Return, exactly as written, the lines from the one containing "that it lies on" through the one containing "# Lengths are", with both ends included.

* start *

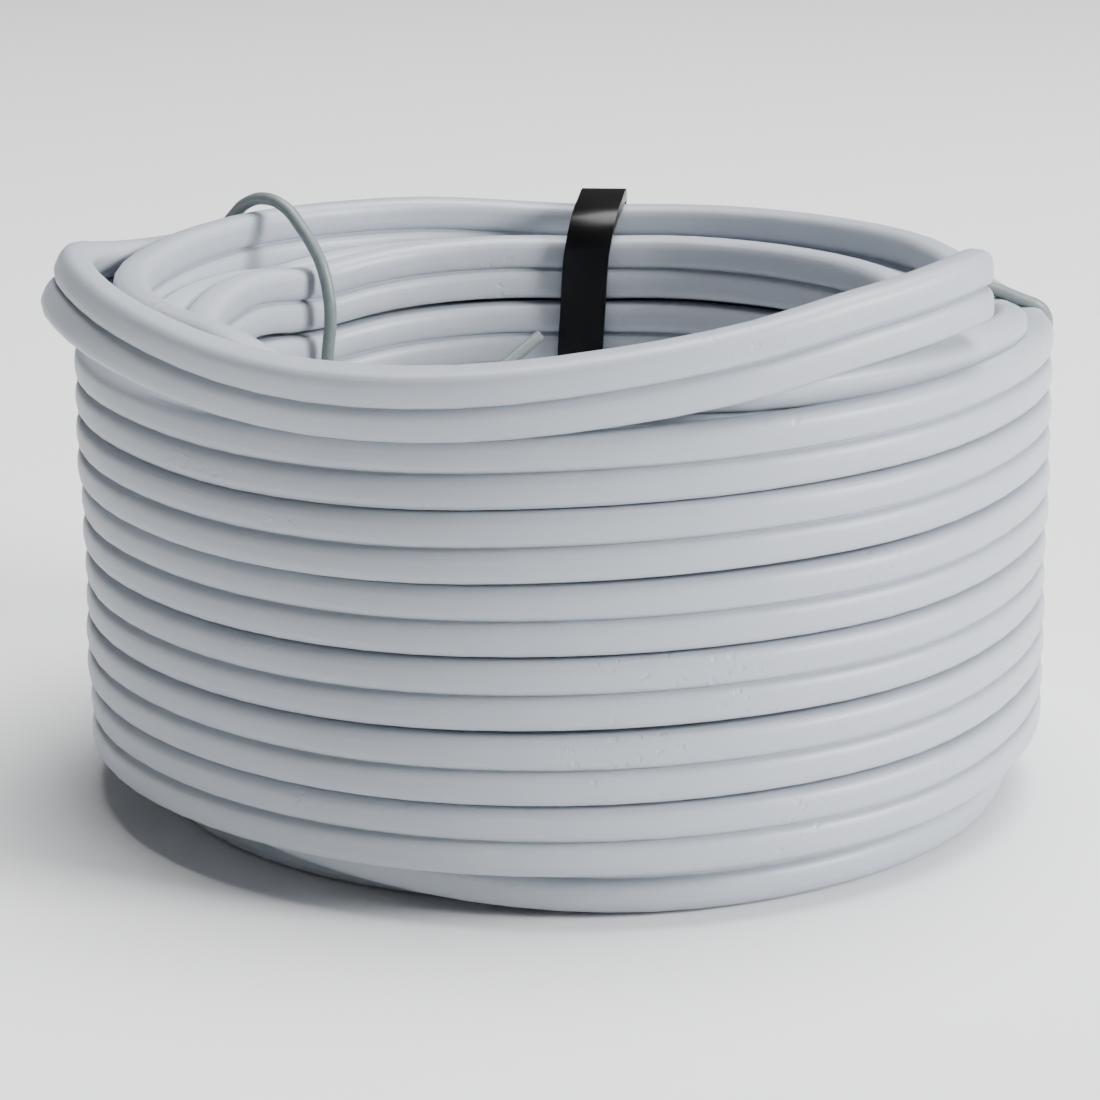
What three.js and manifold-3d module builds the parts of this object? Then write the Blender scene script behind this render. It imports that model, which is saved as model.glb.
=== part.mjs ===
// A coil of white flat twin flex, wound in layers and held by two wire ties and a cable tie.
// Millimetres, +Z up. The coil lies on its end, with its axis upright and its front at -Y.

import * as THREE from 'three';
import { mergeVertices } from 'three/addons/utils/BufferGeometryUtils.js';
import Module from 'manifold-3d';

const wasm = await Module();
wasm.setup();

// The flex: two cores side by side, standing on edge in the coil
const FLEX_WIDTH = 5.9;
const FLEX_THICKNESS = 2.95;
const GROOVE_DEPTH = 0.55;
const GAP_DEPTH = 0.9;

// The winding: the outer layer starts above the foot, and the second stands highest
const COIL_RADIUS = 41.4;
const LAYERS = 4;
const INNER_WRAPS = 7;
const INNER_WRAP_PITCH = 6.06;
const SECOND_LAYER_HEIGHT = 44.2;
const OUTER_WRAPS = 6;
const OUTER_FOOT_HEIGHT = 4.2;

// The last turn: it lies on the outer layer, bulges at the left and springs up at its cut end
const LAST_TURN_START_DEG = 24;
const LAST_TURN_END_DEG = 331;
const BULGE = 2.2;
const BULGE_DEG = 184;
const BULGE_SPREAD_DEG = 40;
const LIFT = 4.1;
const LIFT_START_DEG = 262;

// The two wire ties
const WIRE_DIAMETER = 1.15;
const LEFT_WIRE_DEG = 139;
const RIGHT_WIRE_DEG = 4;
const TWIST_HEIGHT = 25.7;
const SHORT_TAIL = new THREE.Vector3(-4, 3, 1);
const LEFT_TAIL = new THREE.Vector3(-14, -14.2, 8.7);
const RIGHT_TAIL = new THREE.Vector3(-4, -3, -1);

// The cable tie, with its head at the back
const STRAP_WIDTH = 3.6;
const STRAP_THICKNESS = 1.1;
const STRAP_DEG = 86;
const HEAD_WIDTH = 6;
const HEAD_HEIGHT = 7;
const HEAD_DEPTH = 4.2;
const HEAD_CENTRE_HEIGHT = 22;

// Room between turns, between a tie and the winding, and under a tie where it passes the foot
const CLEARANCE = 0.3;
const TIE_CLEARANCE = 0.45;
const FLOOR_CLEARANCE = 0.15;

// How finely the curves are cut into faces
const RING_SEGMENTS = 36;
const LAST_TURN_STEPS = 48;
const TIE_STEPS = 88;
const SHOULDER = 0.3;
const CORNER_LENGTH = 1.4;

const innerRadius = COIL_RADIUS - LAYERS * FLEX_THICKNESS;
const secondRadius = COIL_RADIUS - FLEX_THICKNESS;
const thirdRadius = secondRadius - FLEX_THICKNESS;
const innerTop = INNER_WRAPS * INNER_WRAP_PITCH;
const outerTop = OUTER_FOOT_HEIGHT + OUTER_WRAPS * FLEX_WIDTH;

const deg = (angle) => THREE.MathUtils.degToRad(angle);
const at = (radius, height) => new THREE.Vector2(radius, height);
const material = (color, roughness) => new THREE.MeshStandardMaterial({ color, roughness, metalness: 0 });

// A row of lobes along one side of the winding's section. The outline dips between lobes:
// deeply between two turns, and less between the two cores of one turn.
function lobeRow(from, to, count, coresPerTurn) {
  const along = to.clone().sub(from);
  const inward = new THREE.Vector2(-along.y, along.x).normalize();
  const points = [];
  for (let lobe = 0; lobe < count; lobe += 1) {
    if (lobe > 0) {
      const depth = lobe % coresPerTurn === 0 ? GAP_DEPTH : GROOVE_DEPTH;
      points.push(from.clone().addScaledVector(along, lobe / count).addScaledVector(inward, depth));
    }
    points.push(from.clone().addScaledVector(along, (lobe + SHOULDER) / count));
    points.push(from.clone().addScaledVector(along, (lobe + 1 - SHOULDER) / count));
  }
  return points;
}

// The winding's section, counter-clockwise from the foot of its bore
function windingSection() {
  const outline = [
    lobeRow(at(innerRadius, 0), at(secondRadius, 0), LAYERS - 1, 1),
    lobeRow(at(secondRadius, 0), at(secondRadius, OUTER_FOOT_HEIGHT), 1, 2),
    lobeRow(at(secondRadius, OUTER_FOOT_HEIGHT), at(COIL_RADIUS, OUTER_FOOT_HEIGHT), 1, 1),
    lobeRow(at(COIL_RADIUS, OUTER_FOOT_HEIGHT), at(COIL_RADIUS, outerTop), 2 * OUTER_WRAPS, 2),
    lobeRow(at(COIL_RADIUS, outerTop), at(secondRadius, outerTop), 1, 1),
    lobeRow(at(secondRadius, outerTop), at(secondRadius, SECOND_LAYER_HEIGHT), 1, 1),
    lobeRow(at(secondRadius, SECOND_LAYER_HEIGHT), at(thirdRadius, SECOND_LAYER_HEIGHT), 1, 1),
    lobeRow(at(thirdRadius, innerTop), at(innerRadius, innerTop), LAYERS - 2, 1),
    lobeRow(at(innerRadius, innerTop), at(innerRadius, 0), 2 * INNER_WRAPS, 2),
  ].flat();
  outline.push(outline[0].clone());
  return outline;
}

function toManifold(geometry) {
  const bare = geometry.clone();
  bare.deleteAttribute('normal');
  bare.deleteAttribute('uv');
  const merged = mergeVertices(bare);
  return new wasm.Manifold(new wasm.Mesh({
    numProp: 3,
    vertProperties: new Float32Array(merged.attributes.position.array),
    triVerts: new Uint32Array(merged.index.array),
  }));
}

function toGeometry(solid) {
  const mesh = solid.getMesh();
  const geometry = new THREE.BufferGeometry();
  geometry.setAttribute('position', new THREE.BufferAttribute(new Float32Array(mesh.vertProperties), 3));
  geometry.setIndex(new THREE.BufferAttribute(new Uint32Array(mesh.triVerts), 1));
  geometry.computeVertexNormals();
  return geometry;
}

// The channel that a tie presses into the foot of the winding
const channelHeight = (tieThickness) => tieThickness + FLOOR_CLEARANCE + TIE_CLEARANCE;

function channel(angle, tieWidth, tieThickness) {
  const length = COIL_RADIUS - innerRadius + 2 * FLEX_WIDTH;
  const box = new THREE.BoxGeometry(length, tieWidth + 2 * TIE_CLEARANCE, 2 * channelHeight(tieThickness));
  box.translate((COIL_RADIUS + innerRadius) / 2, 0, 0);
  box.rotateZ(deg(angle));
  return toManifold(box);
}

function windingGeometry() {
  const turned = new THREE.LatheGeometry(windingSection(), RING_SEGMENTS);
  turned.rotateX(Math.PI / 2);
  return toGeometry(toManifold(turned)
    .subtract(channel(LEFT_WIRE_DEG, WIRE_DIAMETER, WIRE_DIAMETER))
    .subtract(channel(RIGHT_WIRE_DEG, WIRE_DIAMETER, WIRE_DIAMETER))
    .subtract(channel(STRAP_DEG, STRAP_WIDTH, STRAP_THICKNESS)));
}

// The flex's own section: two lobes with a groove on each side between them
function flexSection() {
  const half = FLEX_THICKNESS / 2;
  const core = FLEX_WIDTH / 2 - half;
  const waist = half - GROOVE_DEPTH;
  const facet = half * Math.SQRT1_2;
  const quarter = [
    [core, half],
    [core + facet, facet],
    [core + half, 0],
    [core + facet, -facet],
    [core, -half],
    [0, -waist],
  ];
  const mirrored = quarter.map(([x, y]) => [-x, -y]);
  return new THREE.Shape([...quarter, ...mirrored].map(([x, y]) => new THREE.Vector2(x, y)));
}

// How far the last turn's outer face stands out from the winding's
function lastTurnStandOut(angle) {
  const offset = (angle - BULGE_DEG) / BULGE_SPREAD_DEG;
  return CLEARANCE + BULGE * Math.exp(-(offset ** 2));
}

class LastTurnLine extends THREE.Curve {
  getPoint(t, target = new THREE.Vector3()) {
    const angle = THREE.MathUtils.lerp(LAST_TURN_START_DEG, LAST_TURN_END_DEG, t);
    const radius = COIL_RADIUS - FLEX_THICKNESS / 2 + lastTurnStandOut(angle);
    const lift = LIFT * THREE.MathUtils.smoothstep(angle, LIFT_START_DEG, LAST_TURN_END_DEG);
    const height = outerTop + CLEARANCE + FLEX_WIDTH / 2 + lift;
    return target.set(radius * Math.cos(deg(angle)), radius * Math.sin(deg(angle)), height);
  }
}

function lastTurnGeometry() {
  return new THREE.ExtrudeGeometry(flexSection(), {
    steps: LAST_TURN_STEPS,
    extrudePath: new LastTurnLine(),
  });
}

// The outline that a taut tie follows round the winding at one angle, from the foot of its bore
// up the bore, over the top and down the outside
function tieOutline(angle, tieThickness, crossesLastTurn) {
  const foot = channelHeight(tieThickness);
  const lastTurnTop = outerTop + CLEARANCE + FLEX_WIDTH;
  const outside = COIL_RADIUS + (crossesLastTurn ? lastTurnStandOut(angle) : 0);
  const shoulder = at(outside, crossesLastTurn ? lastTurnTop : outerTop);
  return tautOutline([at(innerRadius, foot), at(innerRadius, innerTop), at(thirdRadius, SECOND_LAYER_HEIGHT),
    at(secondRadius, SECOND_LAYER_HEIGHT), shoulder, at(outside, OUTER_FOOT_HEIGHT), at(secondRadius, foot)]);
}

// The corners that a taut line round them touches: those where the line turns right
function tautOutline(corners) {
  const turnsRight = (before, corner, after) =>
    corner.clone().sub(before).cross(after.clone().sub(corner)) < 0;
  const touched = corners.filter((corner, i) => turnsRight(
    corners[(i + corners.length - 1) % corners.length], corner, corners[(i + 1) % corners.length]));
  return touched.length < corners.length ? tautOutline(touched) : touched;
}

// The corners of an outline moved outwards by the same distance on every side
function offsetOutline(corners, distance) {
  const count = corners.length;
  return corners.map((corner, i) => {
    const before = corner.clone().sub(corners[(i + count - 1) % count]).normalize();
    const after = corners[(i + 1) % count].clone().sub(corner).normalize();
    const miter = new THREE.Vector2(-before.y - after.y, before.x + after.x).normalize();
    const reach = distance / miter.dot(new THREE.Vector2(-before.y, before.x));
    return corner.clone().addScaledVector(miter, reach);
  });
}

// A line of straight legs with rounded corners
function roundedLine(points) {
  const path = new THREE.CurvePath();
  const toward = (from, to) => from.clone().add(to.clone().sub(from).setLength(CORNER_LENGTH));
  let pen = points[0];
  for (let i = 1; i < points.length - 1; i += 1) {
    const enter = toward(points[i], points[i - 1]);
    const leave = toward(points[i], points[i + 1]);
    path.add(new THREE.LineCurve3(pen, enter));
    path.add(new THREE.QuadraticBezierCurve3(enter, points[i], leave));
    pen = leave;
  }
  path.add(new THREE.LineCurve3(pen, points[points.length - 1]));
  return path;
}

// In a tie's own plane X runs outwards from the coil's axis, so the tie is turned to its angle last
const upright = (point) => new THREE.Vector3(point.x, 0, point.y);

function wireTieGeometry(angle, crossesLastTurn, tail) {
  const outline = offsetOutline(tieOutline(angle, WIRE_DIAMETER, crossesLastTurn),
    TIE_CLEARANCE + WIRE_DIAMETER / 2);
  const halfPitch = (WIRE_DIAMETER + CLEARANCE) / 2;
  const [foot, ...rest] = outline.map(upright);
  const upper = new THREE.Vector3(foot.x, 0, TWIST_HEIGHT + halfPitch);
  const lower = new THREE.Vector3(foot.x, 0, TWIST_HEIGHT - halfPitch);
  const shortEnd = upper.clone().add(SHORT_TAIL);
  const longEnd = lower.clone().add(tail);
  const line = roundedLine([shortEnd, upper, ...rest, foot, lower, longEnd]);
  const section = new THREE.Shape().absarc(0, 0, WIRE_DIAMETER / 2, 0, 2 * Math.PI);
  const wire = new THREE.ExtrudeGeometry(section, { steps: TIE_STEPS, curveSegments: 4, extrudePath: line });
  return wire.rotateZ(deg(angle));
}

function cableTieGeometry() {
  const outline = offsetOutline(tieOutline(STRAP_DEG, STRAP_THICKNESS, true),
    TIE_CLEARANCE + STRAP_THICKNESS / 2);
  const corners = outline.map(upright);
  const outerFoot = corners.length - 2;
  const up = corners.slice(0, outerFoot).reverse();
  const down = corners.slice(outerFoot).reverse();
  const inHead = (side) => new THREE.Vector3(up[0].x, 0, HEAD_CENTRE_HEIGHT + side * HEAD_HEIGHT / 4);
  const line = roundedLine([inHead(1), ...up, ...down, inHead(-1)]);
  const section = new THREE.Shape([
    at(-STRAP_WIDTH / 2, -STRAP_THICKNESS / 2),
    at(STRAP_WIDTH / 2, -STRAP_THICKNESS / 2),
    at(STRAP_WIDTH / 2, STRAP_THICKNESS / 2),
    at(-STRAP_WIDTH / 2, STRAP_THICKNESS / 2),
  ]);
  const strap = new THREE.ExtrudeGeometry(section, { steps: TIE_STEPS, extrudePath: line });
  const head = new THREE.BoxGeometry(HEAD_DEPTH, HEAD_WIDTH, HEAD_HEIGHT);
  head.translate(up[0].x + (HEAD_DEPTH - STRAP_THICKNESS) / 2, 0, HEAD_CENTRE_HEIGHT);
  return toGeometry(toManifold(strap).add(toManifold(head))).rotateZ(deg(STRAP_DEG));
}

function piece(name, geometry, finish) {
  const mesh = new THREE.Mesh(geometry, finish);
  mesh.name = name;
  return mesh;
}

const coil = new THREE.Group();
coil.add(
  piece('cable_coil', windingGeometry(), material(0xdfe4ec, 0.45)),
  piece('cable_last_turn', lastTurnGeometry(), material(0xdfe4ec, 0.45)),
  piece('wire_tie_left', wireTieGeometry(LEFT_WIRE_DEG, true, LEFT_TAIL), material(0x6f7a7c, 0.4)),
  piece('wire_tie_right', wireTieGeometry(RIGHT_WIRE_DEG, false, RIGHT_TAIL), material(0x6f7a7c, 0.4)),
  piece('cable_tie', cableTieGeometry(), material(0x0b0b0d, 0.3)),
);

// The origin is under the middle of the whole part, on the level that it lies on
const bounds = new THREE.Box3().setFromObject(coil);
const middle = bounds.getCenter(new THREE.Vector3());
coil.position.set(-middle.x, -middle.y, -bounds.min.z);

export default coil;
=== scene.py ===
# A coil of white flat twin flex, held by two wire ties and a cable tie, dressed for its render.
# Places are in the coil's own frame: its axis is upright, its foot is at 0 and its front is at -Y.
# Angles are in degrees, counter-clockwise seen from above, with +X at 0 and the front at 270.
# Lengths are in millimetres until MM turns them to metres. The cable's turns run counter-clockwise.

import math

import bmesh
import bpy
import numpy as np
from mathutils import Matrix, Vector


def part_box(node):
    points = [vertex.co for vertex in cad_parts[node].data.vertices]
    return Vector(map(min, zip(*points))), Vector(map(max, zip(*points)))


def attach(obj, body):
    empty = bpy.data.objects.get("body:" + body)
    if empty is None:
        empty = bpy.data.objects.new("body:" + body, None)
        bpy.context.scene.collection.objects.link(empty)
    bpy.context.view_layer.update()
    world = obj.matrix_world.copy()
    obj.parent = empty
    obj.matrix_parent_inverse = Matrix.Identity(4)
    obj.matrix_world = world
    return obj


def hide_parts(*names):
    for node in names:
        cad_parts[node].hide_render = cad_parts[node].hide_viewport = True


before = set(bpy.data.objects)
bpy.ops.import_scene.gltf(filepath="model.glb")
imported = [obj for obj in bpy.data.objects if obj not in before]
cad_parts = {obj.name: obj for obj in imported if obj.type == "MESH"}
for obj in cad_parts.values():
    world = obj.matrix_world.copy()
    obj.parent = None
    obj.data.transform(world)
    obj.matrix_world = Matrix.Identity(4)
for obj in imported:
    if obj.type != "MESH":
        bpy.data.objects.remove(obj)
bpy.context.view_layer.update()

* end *

[The completed task]:
// The origin is under the middle of the whole part, on the level that it lies on
const bounds = new THREE.Box3().setFromObject(coil);
const middle = bounds.getCenter(new THREE.Vector3());
coil.position.set(-middle.x, -middle.y, -bounds.min.z);

export default coil;
=== scene.py ===
# A coil of white flat twin flex, held by two wire ties and a cable tie, dressed for its render.
# Places are in the coil's own frame: its axis is upright, its foot is at 0 and its front is at -Y.
# Angles are in degrees, counter-clockwise seen from above, with +X at 0 and the front at 270.
# Lengths are in millimetres until MM turns them to metres. The cable's turns run counter-clockwise.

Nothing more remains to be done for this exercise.